The current wage disparity between workers and the wealthy has had cataclysmic consequences for our communities. How can we continue to sustain an economy where the richest one-tenth of one percent of Americans earned more than the poorest 50 percent?
Congress should pass the Employee Free Choice Act to level the playing field for workers and create a path for workers to bargain their way back to the middle class.
Workers who create the profit should have the ability to share in that profit. On average, a union member earns 20 percent higher wages than a nonunion counterpart. A union contract puts real change into workers’ pockets.
The Employee Free Choice Act guarantees a worker the right to negotiate a contract in a timely manner. This principle should never be compromised.

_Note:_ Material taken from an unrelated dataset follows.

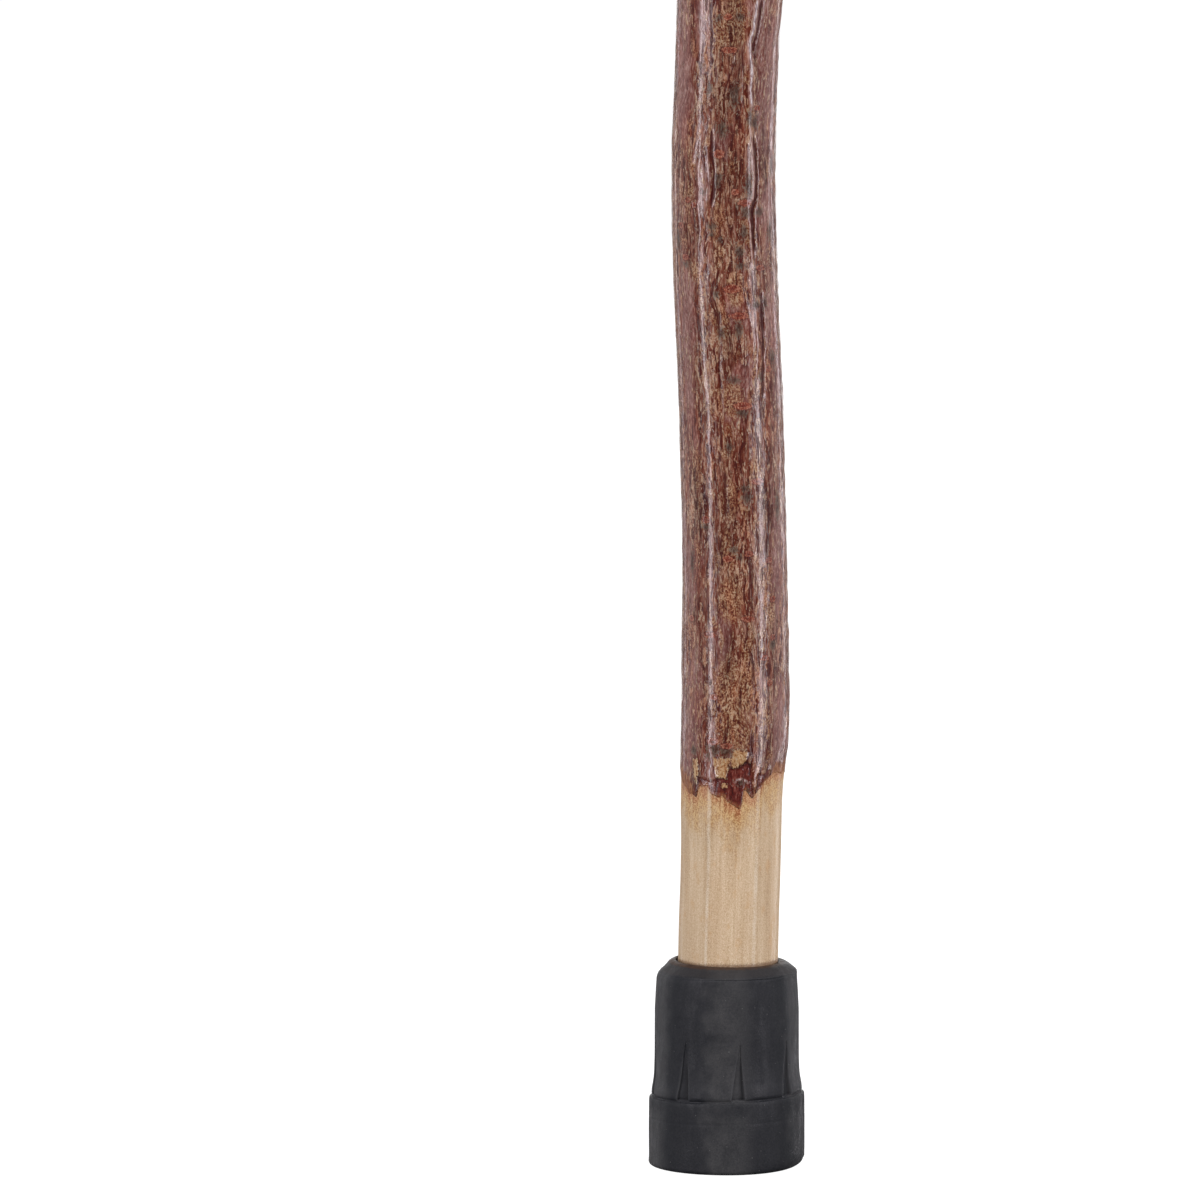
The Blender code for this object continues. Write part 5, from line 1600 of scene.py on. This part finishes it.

Second, the more money workers put into their pockets, it seems the more predatory lenders find creative ways to pick those pockets. Workers as consumers need to be protected from unregulated financial products and unscrupulous lenders who strip wealth from working families.
Because of declining wages, workers have been forced to borrow their way into making ends meet. The creation of easy but dirty credit has led to a record number of bankruptcies, home foreclosures and an endless cycle of debt. Predatory and subprime lending have crippled too many working and middle-class families.
I applaud the Obama administration’s efforts to reform financial regulation. The current regulatory rules have defined the Big Banks as “too big to fail,: and have declared workers too “little” to matter.
To date, the Big Banks and the financial industry have received $700 billion directly in rescue funds and another $10 trillion in loan assistance. The same banks that are borrowing money at less than 0.5 percent have the audacity to charge exorbitant overdraft fees, slap unwarranted double-digit increases on credit cards and refuse to cap usury fees.
The Consumer Financial Protection Agency legislation (H.R. 3126) addresses these egregious assaults on consumers. An independent stand-alone agency with the sole mission of protecting consumers provides an upshot of hope for most working Americans.
I am optimistic as both labor law reform and financial regulatory reform wind their way through Congress. I cannot predict the details of final language on either piece of legislation. I do know that we must fight for a result that puts more change in workers’ pockets.
That is the sound of change we can all believe in.